On m’en a offert une mais je n’y lis pratiquement que les gros livres avec lesquels j’ai toujours eu du mal. Sur liseuse, ils m’apparaissent moins gros ! En ce moment, A l’est d’Eden, que je n’avais jamais lu. J’ai commencé aussi L’homme sans qualités qui n’est pas un livre très aimable. J’en suis à la page 300. Peut-être que sur liseuse, je le finirai. C’est pratique évidemment quand on voyage. Mais j’ai lu ainsi La fin de l’homme rouge de Svetlana Alexievitch puis j’ai eu besoin d’avoir le livre, alors je l’ai acheté. Et du coup, je l’ai relu. Souvent, les jeunes auteurs me donnent leur texte en fichier que je lis sur écran. Quand, une fois paru, ils m’envoient le livre imprimé, c’est tellement différent et tellement mieux !
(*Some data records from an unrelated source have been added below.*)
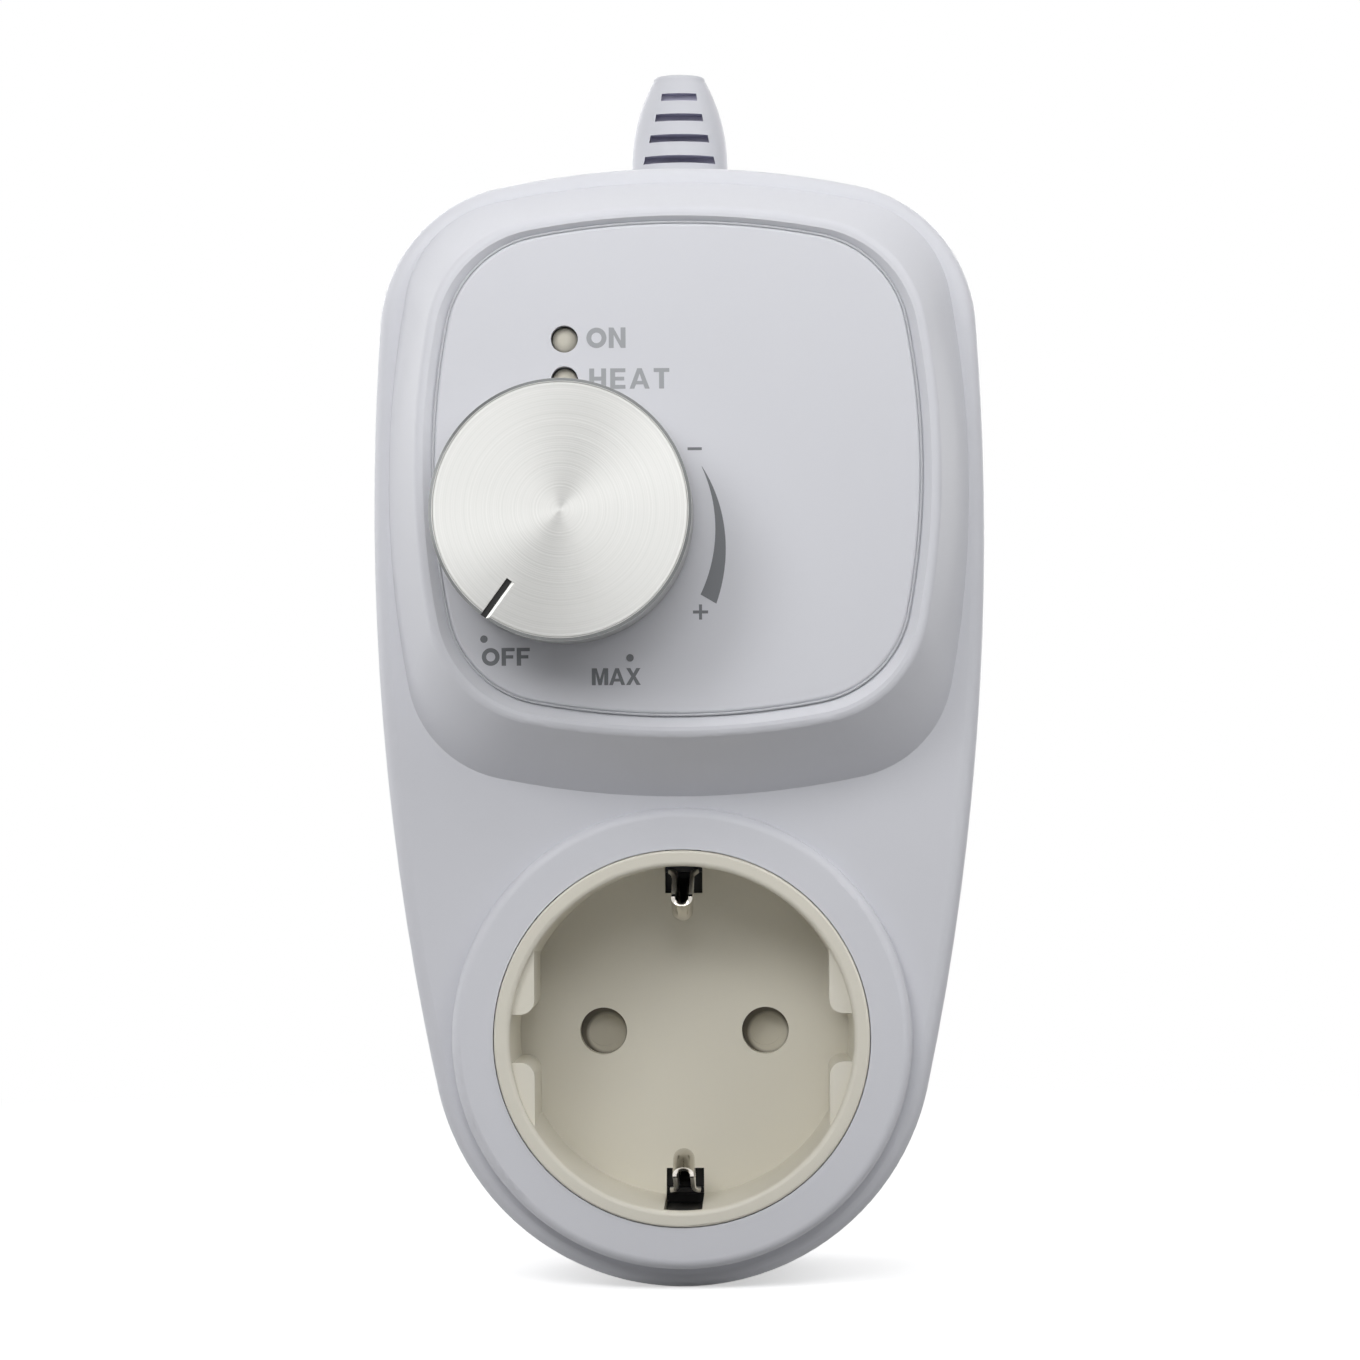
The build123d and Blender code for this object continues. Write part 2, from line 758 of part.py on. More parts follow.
# Socket insert: the recess that takes a plug
with BuildPart() as socket_insert:
    with BuildSketch(level(under_floor - skirt_length)):
        Circle(insert_radius)
    extrude(amount=rim_height - under_floor + skirt_length)
    with BuildSketch(level(rim_height - rim_length)):
        Circle(rim_radius)
    extrude(amount=rim_length)
    fillet(faces().sort_by(Axis.Y)[0].edges(), rim_proud)
    with BuildSketch(level(collar_end - flange_thickness)):
        Circle(insert_radius + flange_reach)
    extrude(amount=flange_thickness)
    with BuildSketch(level(floor_height)):
        Circle(floor_radius)
    with BuildSketch(level(rim_height)):
        Circle(recess_radius)
    loft(mode=Mode.SUBTRACT)
    mouth = edges().filter_by(GeomType.CIRCLE).filter_by(lambda e: abs(e.radius - recess_radius) < rim_gap)
    fillet(mouth.sort_by(Axis.Y)[:1], 2 * rim_proud)
    with BuildSketch(level(floor_height)):
        Circle(recess_radius)
        Rectangle(2 * guide_flat, 2 * recess_radius, mode=Mode.SUBTRACT)
        Rectangle(2 * recess_radius, guide_gap, mode=Mode.SUBTRACT)
        inner_corners = vertices().filter_by(lambda v: hypot(v.X, v.Y) < recess_radius - rim_gap)
        fillet(inner_corners.filter_by(lambda v: abs(v.Y) < guide_gap), guide_corner_radius)
    extrude(amount=recess_depth - guide_drop)
    with BuildSketch(level(under_floor - skirt_length)):
        Circle(carrier_radius + spigot_gap)
    extrude(amount=skirt_length, mode=Mode.SUBTRACT)
    with BuildSketch(level(under_floor)):
        with Locations(*contact_spots):
            Circle(contact_hole_radius)
    extrude(amount=insert_floor, mode=Mode.SUBTRACT)
    slot_end = insert_radius + lug_gap / 2
    with BuildSketch(level(under_floor - skirt_length)):
        for side in (1, -1):
            with Locations((0, side * (slot_end + earth_slot_start) / 2)):
                Rectangle(earth_slot_width, slot_end - earth_slot_start)
    extrude(amount=rim_height - earth_slot_drop - under_floor + skirt_length, mode=Mode.SUBTRACT)

# Contact carrier: black moulding behind the floor, with a lug in each earth pocket
with BuildPart() as contact_carrier:
    with BuildSketch(level(carrier_back)):
        Circle(carrier_radius)
    extrude(amount=carrier_height)
    with BuildSketch(level(pocket_height)):
        Circle(shutter_radius + 2 * shutter_gap)
        Circle(shutter_post_radius, mode=Mode.SUBTRACT)
        with Locations((anchor_x, -spring_z)):
            Rectangle(anchor_width, anchor_depth, mode=Mode.SUBTRACT)
    extrude(amount=under_floor - pocket_height, mode=Mode.SUBTRACT)
    with BuildSketch(level(carrier_back)):
        with Locations(*contact_spots):
            Circle(contact_bore_radius + contact_wall + contact_gap)
    extrude(amount=carrier_height, mode=Mode.SUBTRACT)
    with BuildSketch(level(carrier_back)):
        with Locations(*bridge_screw_spots):
            Circle(bridge_screw_radius + screw_gap)
    extrude(amount=bridge_screw_length, mode=Mode.SUBTRACT)
    with BuildSketch(level(carrier_back)):
        for side in (1, -1):
            with Locations((0, side * (earth_arm_z + strip_thickness / 2))):
                Rectangle(bridge_width + 2 * lug_gap, strip_thickness + 2 * lug_gap)
    extrude(amount=carrier_height, mode=Mode.SUBTRACT)
    lug_width = earth_slot_width - 2 * lug_gap
    for side in (1, -1):
        with BuildSketch(level(under_floor - 2 * skirt_length)):
            with Locations((0, side * (lug_inner + lug_thickness / 2 - lug_root / 2))):
                Rectangle(lug_width, lug_thickness + lug_root)
        extrude(amount=2 * skirt_length - 2 * lug_gap)
        with BuildSketch(level(under_floor - 2 * skirt_length)):
            with Locations((0, side * (lug_inner + lug_thickness / 2))):
                Rectangle(lug_width, lug_thickness)
        extrude(amount=rim_height - earth_slot_drop - lug_gap - under_floor + 2 * skirt_length)

# Shutter disc behind the contact holes, its spring notch left open for the full turn
with BuildPart() as shutter_disc:
    with BuildSketch(level(shutter_height)):
        Circle(shutter_radius)
        Circle(shutter_post_radius + pivot_gap, mode=Mode.SUBTRACT)
        with PolarLocations(contact_x, 2, start_angle=shutter_travel):
            Circle(shutter_hole_radius, mode=Mode.SUBTRACT)
    extrude(amount=shutter_thickness)
    with BuildSketch(level(shutter_height)):
        ring_sector(notch_radius, shutter_radius + spring_radius, notch_start, notch_end - notch_start)
    extrude(amount=shutter_thickness, mode=Mode.SUBTRACT)
    with BuildSketch(level(shutter_height + shutter_thickness - shutter_dimple_depth)):
        with Locations(*contact_spots):
            Circle(shutter_dimple_radius)
    extrude(amount=shutter_dimple_depth, mode=Mode.SUBTRACT)

# Shutter spring, close wound, lying in the notch
with BuildPart() as shutter_spring:
    spring_height = (pocket_height + under_floor) / 2
    with BuildSketch(Plane(origin=(spring_left, -spring_height, -spring_z), z_dir=(1, 0, 0))):
        Circle(spring_radius)
        Circle(spring_bore_radius, mode=Mode.SUBTRACT)
    extrude(amount=spring_length)

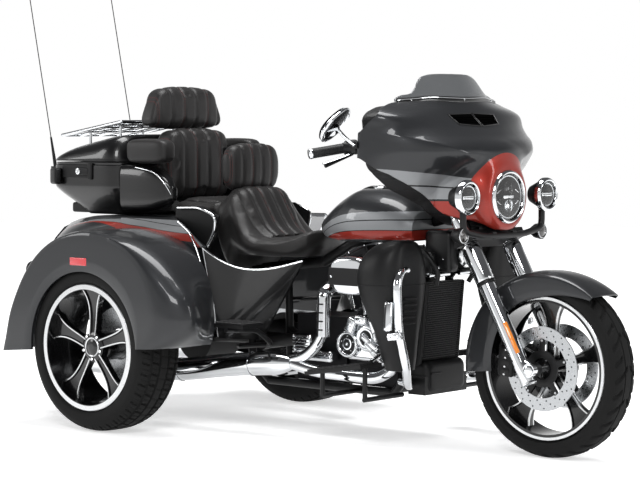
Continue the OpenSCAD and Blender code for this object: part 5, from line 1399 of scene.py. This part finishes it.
# %% Controls
parts = []
for s in (-1, 1):
    a, b = np.array([1004, s * 330, 1092.0]), np.array([930, s * 438, 1071.0])
    d = unit(b - a)
    L = np.linalg.norm(b - a)
    x = np.linspace(6, L - 6, 90)
    prof = np.stack([x, 17.4 + 1.3 * (np.sin(x * 2 * np.pi / 6) > 0.2)], -1)
    parts += [of(turned(prof, a, d, 28), 0),
              of(turned([(L - 7, 19), (L - 1, 19.5), (L + 4, 17), (L + 6, 10), (L + 6, 0.5)], a, d, 28), 1),
              of(turned([(-2, 14), (0, 20), (6, 20.5), (7, 17)], a, d, 28), 1)]
    box = a - d * 24
    parts += [of(block(box, (46, 50, 46), 9, d), 2), of(block(box + [-20, 0, 12], (22, 12, 8), 2, (-1, 0, 0.3)), 3),
              of(block(box + [-20, s * -2, -4], (26, 9, 8), 2, (-1, 0, 0.3)), 3)]
    lever = bent([(1034, s * 318, 1078), (1026, s * 360, 1062), (1004, s * 425, 1042), (996, s * 440, 1036)], 20)
    parts += [of(tube(lever, 7.5, 14, UPRIGHT, 0.55), 1), of(block((1040, s * 300, 1090), (50, 34, 26), 8), 2)]
piece("grips_levers_and_switches", parts, [grip_rubber, chrome, satin, plastic], "fork")

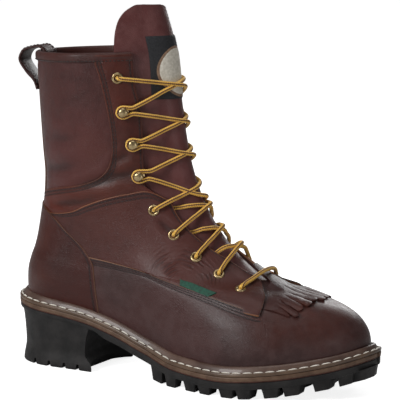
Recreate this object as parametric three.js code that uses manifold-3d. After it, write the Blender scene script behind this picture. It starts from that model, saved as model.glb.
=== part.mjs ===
// Logger boot, right foot: a lace-to-toe work boot with a stitched welt, a lugged
// sole and a high block heel. Millimetres, +Z up, toe to +X, outer side to -Y,
// origin on the floor under the middle of the heel.

import * as THREE from "three";
import Module from "manifold-3d";

const kernel = await Module();
kernel.setup();
const { Manifold, Mesh: SolidMesh } = kernel;

// Driving sizes
const bootLength = 305;       // welt, back to front
const ballWidth = 100;        // upper at the ball, where it meets the welt
const heelHeight = 54.5;      // floor to welt top at the back
const instepHeight = 110;     // floor to the throat halfway down the laces
const collarHeight = 250;     // floor to the top edge

const wall = 2.2;             // upper leather
const overlay = 1.5;          // vamp, quarters, eyestay bands
const counterLeather = 2.1;
const fit = 0.3;              // clearance between neighbouring pieces
const seam = 0.5;             // gap along a seam line
const weltWidth = 9;          // welt beyond the foot of the upper
const weltThickness = 3;
const midsoleThickness = 3.9;
const outsolePlate = 5.5;
const heelPlate = 3;
const lugDepth = 7.5;
const tongueLeather = 3;
const laceDiameter = 3.6;
const eyeletDiameter = 9;
const eyeletHole = 4.6;
const heelCentre = 0.129;     // share of length, from the welt's back to the origin

const along = (share) => share * bootLength;
const across = (share) => share * ballWidth;
const up = (share) => share * collarHeight;

// Smooth curve through a table's points that never overshoots them
function curve(at, values) {
  const last = at.length - 1;
  const steps = at.slice(1).map((x, i) => (values[i + 1] - values[i]) / (x - at[i]));
  const slopes = at.map((x, i) => {
    if (i === 0) return steps[0];
    if (i === last) return steps[last - 1];
    if (steps[i - 1] * steps[i] <= 0) return 0;
    const before = 2 * (at[i + 1] - x) + (x - at[i - 1]);
    const after = (at[i + 1] - x) + 2 * (x - at[i - 1]);
    return (before + after) / (before / steps[i - 1] + after / steps[i]);
  });
  return (x) => {
    const here = Math.min(Math.max(x, at[0]), at[last]);
    let i = 0;
    while (i < last - 1 && here > at[i + 1]) i++;
    const span = at[i + 1] - at[i];
    const t = (here - at[i]) / span;
    return values[i] * (1 + 2 * t) * (1 - t) ** 2 + slopes[i] * span * t * (1 - t) ** 2
      + values[i + 1] * t * t * (3 - 2 * t) + slopes[i + 1] * span * t * t * (t - 1);
  };
}

const smooth = (t) => {
  const c = Math.min(Math.max(t, 0), 1);
  return c * c * (3 - 2 * c);
};

// Welt top above the floor: high heel, scooped arch, flat ball, toe spring
const weltLine = curve(
  [0, 0.23, 0.33, 0.426, 0.525, 0.656, 0.787, 0.918, 1].map(along),
  [1, 0.862, 0.725, 0.538, 0.385, 0.358, 0.417, 0.55, 0.688].map((s) => s * heelHeight),
);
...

Les années, votre dernier ouvrage paru chez Gallimard, est sorti il y a déjà six ans. Sur quoi travaillez-vous en ce moment ?
Depuis ce livre, qui a eu la gestation la plus longue de tous mes textes et dont j’appréhendais la publication car j’avais peur d’un rejet total, j’ai été très dispersée. Actuellement, j’ai deux textes en cours d’écriture dont un, difficile, que je vais peut-être abandonner. Même si je me sais héritière du passé, des classiques, du nouveau roman, je me sens comme responsable de ne pas reproduire ce qui a été fait. La question de savoir à quel genre appartiennent mes livres, que l’on m’a beaucoup posée au début, ne m’intéresse pas. Seule la question de la forme de chaque texte m’importe. Je n’ai plus les premières ébauches des Armoires vides, mon premier texte, mais je me souviens que je n’avais pas de modèle. J’hésitais entre le "je" et le "elle" et, pour trancher, j’ai tiré au sort. Mais, cette fois-ci, les difficultés que je rencontre avec ce texte en cours sont au-delà de la forme, engagent profondément ma vie, peut-être même en tant que je n’ai trouvé comme recours pour vivre que d’écrire.